Все стало на свои места, в своем обычном порядке: стены домов, извозчики, полицейские, валившие черными клубами дыма фабричные трубы.
Я вспоминаю: милый Селиванов! Где-то он теперь? Не мыслью, а нутром, чутьем угадал он то, что произошло потом, через два десятка лет.
К. А. Тимирязев*
Московский совет прав: не покормишь, не поедешь. Если хочешь выжать всю полезную работу из общественного работника, не дай ему упасть от нечеловеческой измученности, от полного нервного истощения, от разъедающих болезней, которые если запустишь, уж не подымешься.
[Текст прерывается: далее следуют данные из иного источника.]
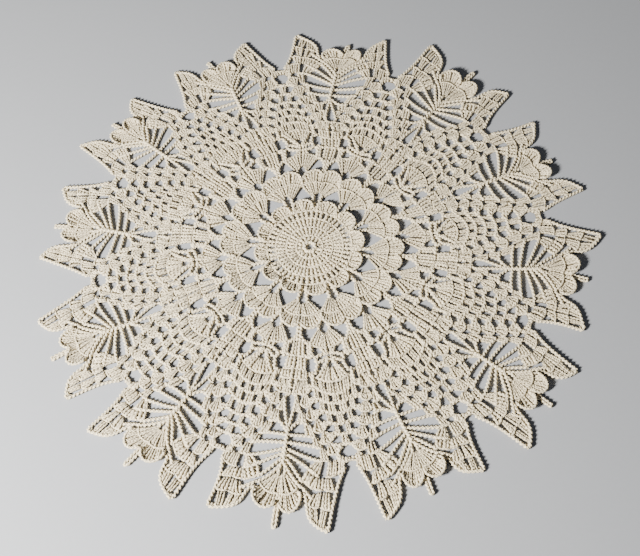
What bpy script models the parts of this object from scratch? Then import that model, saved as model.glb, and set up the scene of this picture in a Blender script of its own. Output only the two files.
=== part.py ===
# A round crocheted lace doily: one flat sheet in twelve repeats, with its larger gaps cut through.
# Every repeat runs outward as scallop, heart, double fan, pineapple and leaf, and ends in an outer
# heart with a tail between two pointed tips. Sizes in the tables are millimetres and degrees,
# read from the doily's centre; the model itself is in metres, +Z up, lying on z = 0.
import bpy
import bmesh
import numpy as np
from math import atan2, cos, degrees, hypot, pi, radians, sin

MM = 0.001
THICKNESS = 2.0          # the worked cotton, pressed flat
REPEATS = 12
PITCH = 360 / REPEATS
FIRST_LEAF = -100.9      # direction of the first leaf's axis, from +X
CENTRE_SHIFT = (-2.7, 1.7)   # the middle motif lies a little off the round of the tips
CENTRE_EDGE = 38.0       # that shift is whole up to here and fades outward

SPINE_HALF = 1.7         # half the width of a leaf's spine
RUNG_HALF = 1.2          # half the width of a leaf's rungs
COTTON = (0.78, 0.72, 0.60, 1.0)

# How each repeat strays from the even round: outward and sideways (counter-clockwise) travel of
# one landmark in each repeat, first repeat first.
UNEVEN = {
    "spider": {
        "radius": 82, "angle": 15,
        "out": (-1, -2, -1, 2, -4, 2, 3, 3, 4, 0, -1, -2),
        "side": (-1, -1, 0, -2, 0, -1, -3, -1, -2, -3, -2, -1),
    },
    "drop": {
        "radius": 117, "angle": 0,
        "out": (-1, 0, 1, -1, -3, -1, -2, 1, 0, 1, 2, -3),
        "side": (-1, -1, -1, 0, 1, 0, 2, 1, -1, 1, 0, -1),
    },
    "cross": {
        "radius": 132, "angle": 0,
        "out": (0, -2, 2, 0, -4, 0, -4, -1, 0, -2, 1, 0),
        "side": (0, 1, -1, -2, 0, 0, 4, 3, 2, 2, 3, 0),
    },
    "notch": {
        "radius": 156, "angle": 15,
        "out": (-2, 2, 0, 4, 1, 2, 2, -2, 0, -2, 0, -1),
        "side": (2, 1, -2, 2, -2, 0, 4, 3, -2, 1, 2, -1),
    },
    "stem": {
        "radius": 156, "angle": 0,
        "out": (0, -1, 1, 0, 0, 0, -2, -1, 1, -3, -1, 1),
        "side": (0, 2, -1, 0, -1, -1, 2, 3, 1, 0, 2, 1),
    },
    "tail": {
        "radius": 190, "angle": 0,
        "out": (7, 0, 3, -2, -5, 4, -8, -5, -4, -5, 2, 5),
        "side": (0, -1, -3, -5, -3, -6, -5, 11, 3, 1, 7, -2),
    },
    "tip after": {
        "radius": 194, "angle": 10,
        "out": (4, -2, 1, 5, -2, 6, -2, -4, 1, -3, 0, 3),
        "side": (-1, 2, -6, -3, -1, 1, 4, 4, -2, -6, 4, 2),
    },
    "tip before": {
        "radius": 194, "angle": -10,
        "out": (-2, 2, 5, -4, 2, 1, -2, -2, -3, -5, -1, 1),
        "side": (-9, 1, -1, -10, 1, -4, 1, 11, 10, 1, 9, -3),
    },
}
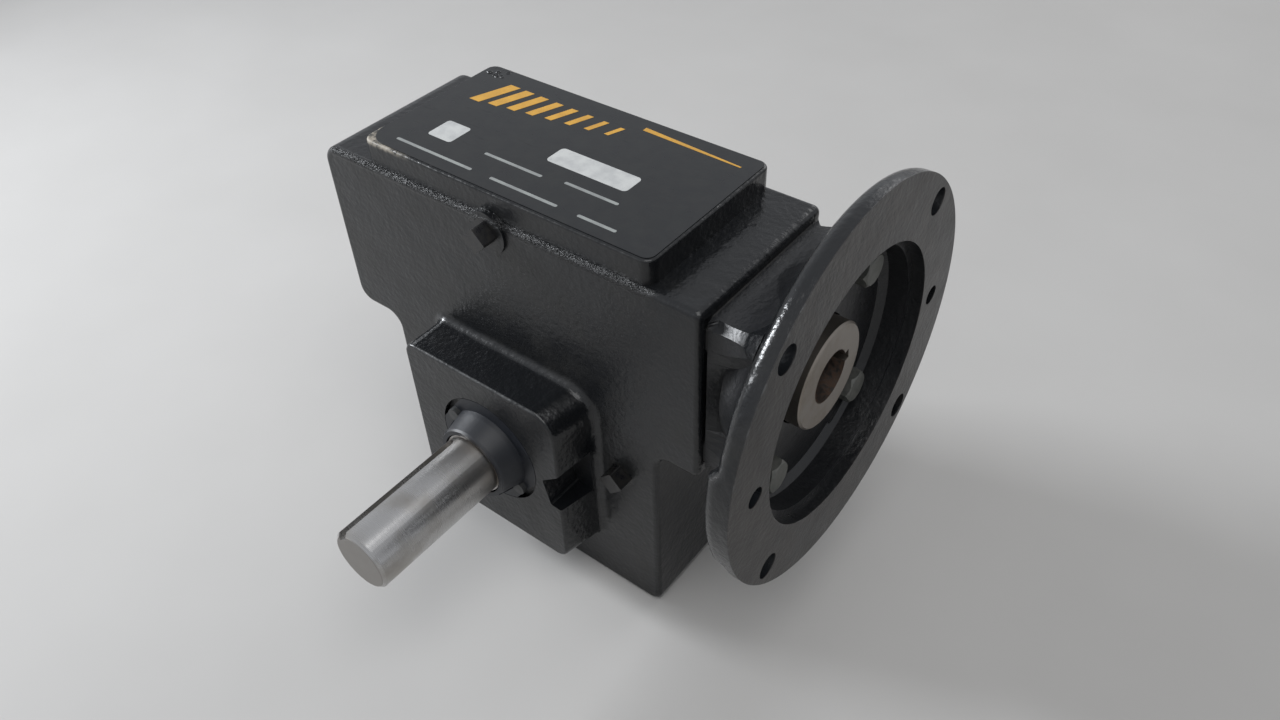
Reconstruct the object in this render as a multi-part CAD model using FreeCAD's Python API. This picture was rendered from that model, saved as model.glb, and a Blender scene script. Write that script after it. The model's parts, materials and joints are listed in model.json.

Дать упасть работнику – преступно.
Много партийных работников сгорает от туберкулеза, от нервного истощения.
Совет открывает санатории для больных, для истощенных, для измученных. Переведет дух человек, и опять с прежней силой берется за работу.
Бывшие князья, бывшие денежные тузы, фабриканты, крупные помещики разбросали по окрестностям Москвы свои великолепные имения, дворцы. Вот их-то совет и обращает в санатории, отдает трудовым колониям подростков, школьным колониям.